— DATASET SECTION —
»»

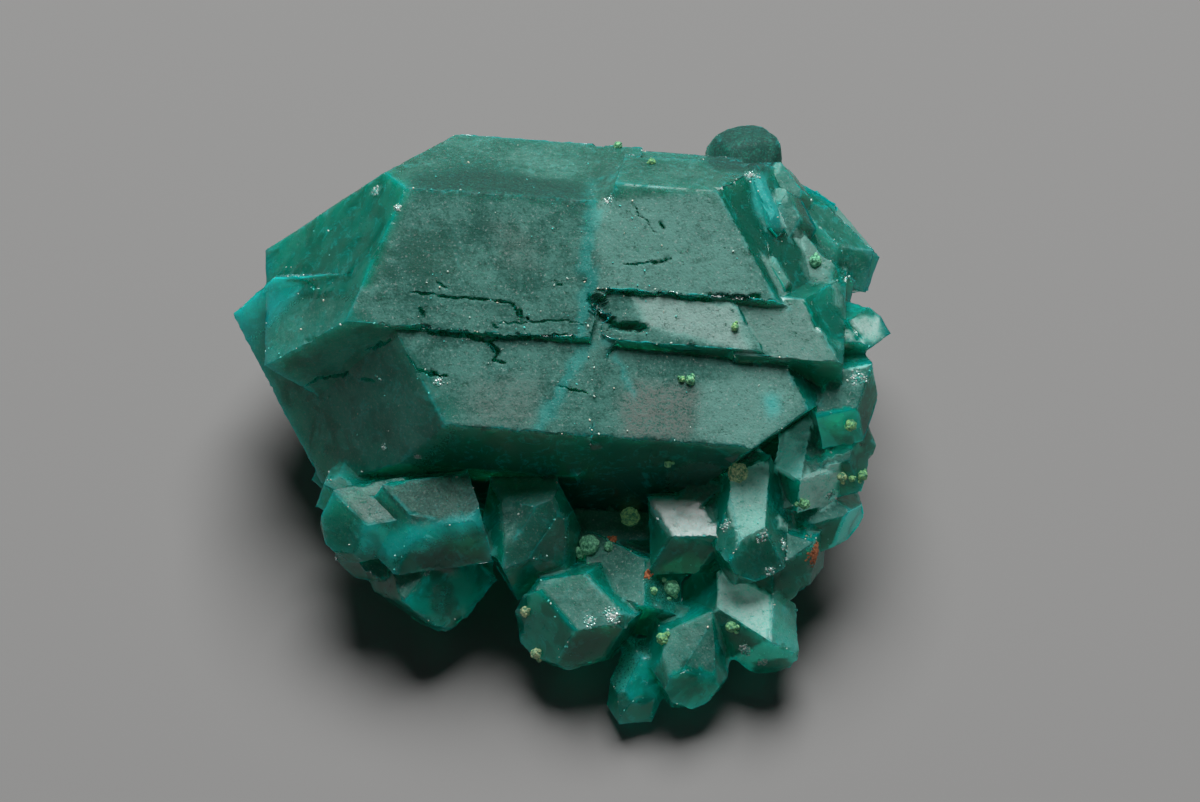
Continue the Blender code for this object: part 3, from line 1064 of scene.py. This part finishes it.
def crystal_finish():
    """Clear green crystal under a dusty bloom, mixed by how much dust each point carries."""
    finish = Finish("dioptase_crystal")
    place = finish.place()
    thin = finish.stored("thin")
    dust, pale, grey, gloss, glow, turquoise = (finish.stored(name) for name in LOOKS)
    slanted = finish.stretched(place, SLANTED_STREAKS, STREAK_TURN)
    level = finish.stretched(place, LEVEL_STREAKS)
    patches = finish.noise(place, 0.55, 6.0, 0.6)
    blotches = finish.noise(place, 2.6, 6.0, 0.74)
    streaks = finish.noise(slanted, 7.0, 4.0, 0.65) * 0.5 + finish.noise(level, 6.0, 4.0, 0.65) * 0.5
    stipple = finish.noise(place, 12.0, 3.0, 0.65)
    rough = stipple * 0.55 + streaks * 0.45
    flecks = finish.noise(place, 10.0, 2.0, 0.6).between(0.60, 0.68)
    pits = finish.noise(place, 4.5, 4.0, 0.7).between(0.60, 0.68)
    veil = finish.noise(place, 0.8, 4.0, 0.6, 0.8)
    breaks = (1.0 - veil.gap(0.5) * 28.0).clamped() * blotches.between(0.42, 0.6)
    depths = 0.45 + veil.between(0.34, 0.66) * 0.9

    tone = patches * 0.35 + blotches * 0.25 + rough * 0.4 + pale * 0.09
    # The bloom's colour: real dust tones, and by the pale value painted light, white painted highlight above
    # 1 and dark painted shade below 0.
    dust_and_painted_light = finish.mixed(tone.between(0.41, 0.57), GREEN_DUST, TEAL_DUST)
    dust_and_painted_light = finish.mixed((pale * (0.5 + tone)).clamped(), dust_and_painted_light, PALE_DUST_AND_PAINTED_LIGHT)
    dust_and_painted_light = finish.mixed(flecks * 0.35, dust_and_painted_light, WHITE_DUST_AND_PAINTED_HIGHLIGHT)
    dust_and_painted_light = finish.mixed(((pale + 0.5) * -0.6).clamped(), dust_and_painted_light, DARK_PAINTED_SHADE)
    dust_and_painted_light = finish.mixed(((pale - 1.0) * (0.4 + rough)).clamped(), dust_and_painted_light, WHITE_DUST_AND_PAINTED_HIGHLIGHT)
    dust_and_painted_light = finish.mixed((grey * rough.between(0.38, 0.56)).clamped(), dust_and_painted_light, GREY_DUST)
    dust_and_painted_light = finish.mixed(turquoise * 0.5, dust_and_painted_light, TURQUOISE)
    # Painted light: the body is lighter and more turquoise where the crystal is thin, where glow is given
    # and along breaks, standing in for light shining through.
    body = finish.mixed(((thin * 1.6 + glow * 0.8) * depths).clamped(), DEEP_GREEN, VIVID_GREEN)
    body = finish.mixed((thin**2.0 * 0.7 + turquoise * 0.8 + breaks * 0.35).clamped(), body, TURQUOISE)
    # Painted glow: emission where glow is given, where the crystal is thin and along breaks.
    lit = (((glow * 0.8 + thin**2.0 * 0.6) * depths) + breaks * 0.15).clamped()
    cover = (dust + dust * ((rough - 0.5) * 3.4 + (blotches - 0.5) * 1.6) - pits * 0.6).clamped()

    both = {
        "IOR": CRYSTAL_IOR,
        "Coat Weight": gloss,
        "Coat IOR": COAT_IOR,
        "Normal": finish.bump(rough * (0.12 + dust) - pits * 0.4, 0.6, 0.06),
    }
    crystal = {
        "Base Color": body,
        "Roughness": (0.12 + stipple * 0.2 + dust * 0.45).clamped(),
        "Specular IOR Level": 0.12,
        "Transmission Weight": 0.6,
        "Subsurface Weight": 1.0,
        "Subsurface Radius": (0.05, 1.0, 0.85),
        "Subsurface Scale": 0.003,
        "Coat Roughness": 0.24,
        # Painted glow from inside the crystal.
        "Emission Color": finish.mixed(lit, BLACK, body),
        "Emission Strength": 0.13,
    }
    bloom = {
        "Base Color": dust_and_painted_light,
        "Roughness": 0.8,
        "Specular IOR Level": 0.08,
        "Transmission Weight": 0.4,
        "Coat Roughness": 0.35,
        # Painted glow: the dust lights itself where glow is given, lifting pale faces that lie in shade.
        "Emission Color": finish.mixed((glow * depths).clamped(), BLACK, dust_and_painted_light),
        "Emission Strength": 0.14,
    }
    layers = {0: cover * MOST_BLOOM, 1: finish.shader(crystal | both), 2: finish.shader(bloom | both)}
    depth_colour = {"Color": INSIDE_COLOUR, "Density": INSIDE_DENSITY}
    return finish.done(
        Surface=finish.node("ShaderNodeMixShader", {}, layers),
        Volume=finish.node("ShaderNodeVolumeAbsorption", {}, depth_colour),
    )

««

Extract each line from the listing above, please, and repeat it exactly.

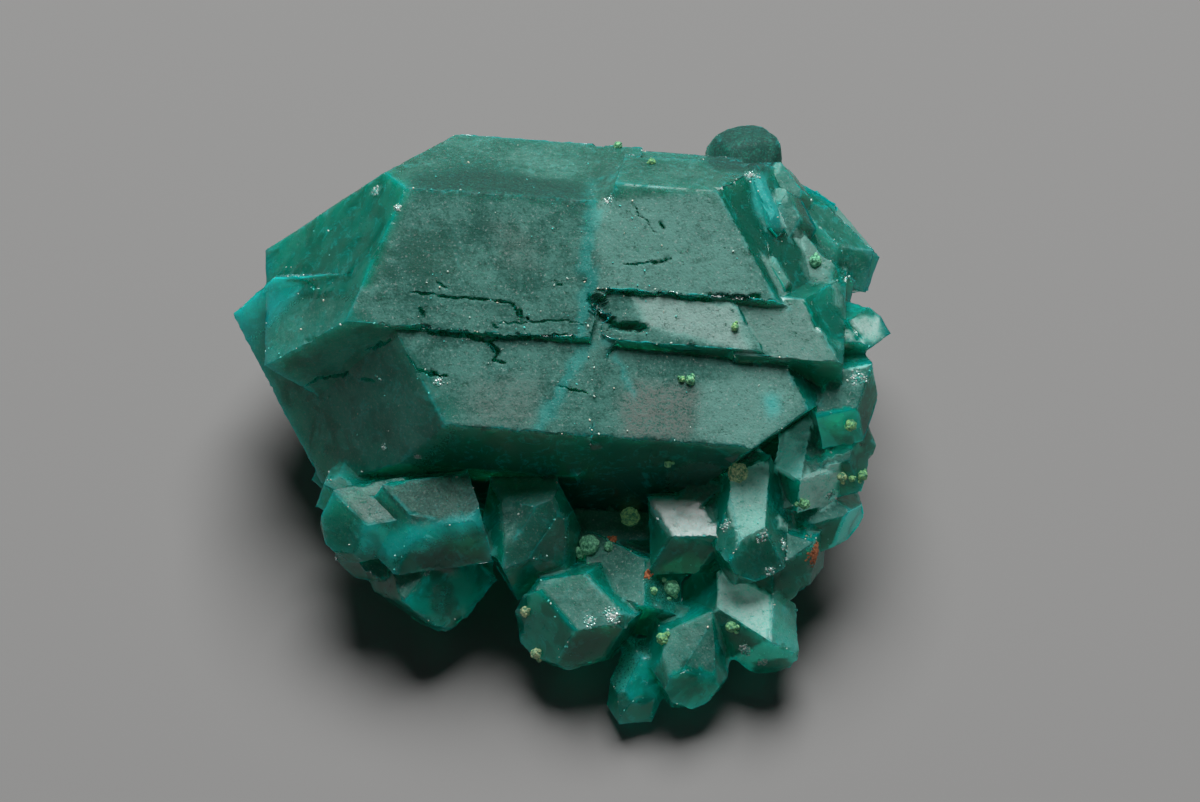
Continue the Blender code for this object: part 3, from line 1064 of scene.py. This part finishes it.
def crystal_finish():
    """Clear green crystal under a dusty bloom, mixed by how much dust each point carries."""
    finish = Finish("dioptase_crystal")
    place = finish.place()
    thin = finish.stored("thin")
    dust, pale, grey, gloss, glow, turquoise = (finish.stored(name) for name in LOOKS)
    slanted = finish.stretched(place, SLANTED_STREAKS, STREAK_TURN)
    level = finish.stretched(place, LEVEL_STREAKS)
    patches = finish.noise(place, 0.55, 6.0, 0.6)
    blotches = finish.noise(place, 2.6, 6.0, 0.74)
    streaks = finish.noise(slanted, 7.0, 4.0, 0.65) * 0.5 + finish.noise(level, 6.0, 4.0, 0.65) * 0.5
    stipple = finish.noise(place, 12.0, 3.0, 0.65)
    rough = stipple * 0.55 + streaks * 0.45
    flecks = finish.noise(place, 10.0, 2.0, 0.6).between(0.60, 0.68)
    pits = finish.noise(place, 4.5, 4.0, 0.7).between(0.60, 0.68)
    veil = finish.noise(place, 0.8, 4.0, 0.6, 0.8)
    breaks = (1.0 - veil.gap(0.5) * 28.0).clamped() * blotches.between(0.42, 0.6)
    depths = 0.45 + veil.between(0.34, 0.66) * 0.9

    tone = patches * 0.35 + blotches * 0.25 + rough * 0.4 + pale * 0.09
    # The bloom's colour: real dust tones, and by the pale value painted light, white painted highlight above
    # 1 and dark painted shade below 0.
    dust_and_painted_light = finish.mixed(tone.between(0.41, 0.57), GREEN_DUST, TEAL_DUST)
    dust_and_painted_light = finish.mixed((pale * (0.5 + tone)).clamped(), dust_and_painted_light, PALE_DUST_AND_PAINTED_LIGHT)
    dust_and_painted_light = finish.mixed(flecks * 0.35, dust_and_painted_light, WHITE_DUST_AND_PAINTED_HIGHLIGHT)
    dust_and_painted_light = finish.mixed(((pale + 0.5) * -0.6).clamped(), dust_and_painted_light, DARK_PAINTED_SHADE)
    dust_and_painted_light = finish.mixed(((pale - 1.0) * (0.4 + rough)).clamped(), dust_and_painted_light, WHITE_DUST_AND_PAINTED_HIGHLIGHT)
    dust_and_painted_light = finish.mixed((grey * rough.between(0.38, 0.56)).clamped(), dust_and_painted_light, GREY_DUST)
    dust_and_painted_light = finish.mixed(turquoise * 0.5, dust_and_painted_light, TURQUOISE)
    # Painted light: the body is lighter and more turquoise where the crystal is thin, where glow is given
    # and along breaks, standing in for light shining through.
    body = finish.mixed(((thin * 1.6 + glow * 0.8) * depths).clamped(), DEEP_GREEN, VIVID_GREEN)
    body = finish.mixed((thin**2.0 * 0.7 + turquoise * 0.8 + breaks * 0.35).clamped(), body, TURQUOISE)
    # Painted glow: emission where glow is given, where the crystal is thin and along breaks.
    lit = (((glow * 0.8 + thin**2.0 * 0.6) * depths) + breaks * 0.15).clamped()
    cover = (dust + dust * ((rough - 0.5) * 3.4 + (blotches - 0.5) * 1.6) - pits * 0.6).clamped()

    both = {
        "IOR": CRYSTAL_IOR,
        "Coat Weight": gloss,
        "Coat IOR": COAT_IOR,
        "Normal": finish.bump(rough * (0.12 + dust) - pits * 0.4, 0.6, 0.06),
    }
    crystal = {
        "Base Color": body,
        "Roughness": (0.12 + stipple * 0.2 + dust * 0.45).clamped(),
        "Specular IOR Level": 0.12,
        "Transmission Weight": 0.6,
        "Subsurface Weight": 1.0,
        "Subsurface Radius": (0.05, 1.0, 0.85),
        "Subsurface Scale": 0.003,
        "Coat Roughness": 0.24,
        # Painted glow from inside the crystal.
        "Emission Color": finish.mixed(lit, BLACK, body),
        "Emission Strength": 0.13,
    }
    bloom = {
        "Base Color": dust_and_painted_light,
        "Roughness": 0.8,
        "Specular IOR Level": 0.08,
        "Transmission Weight": 0.4,
        "Coat Roughness": 0.35,
        # Painted glow: the dust lights itself where glow is given, lifting pale faces that lie in shade.
        "Emission Color": finish.mixed((glow * depths).clamped(), BLACK, dust_and_painted_light),
        "Emission Strength": 0.14,
    }
    layers = {0: cover * MOST_BLOOM, 1: finish.shader(crystal | both), 2: finish.shader(bloom | both)}
    depth_colour = {"Color": INSIDE_COLOUR, "Density": INSIDE_DENSITY}
    return finish.done(
        Surface=finish.node("ShaderNodeMixShader", {}, layers),
        Volume=finish.node("ShaderNodeVolumeAbsorption", {}, depth_colour),
    )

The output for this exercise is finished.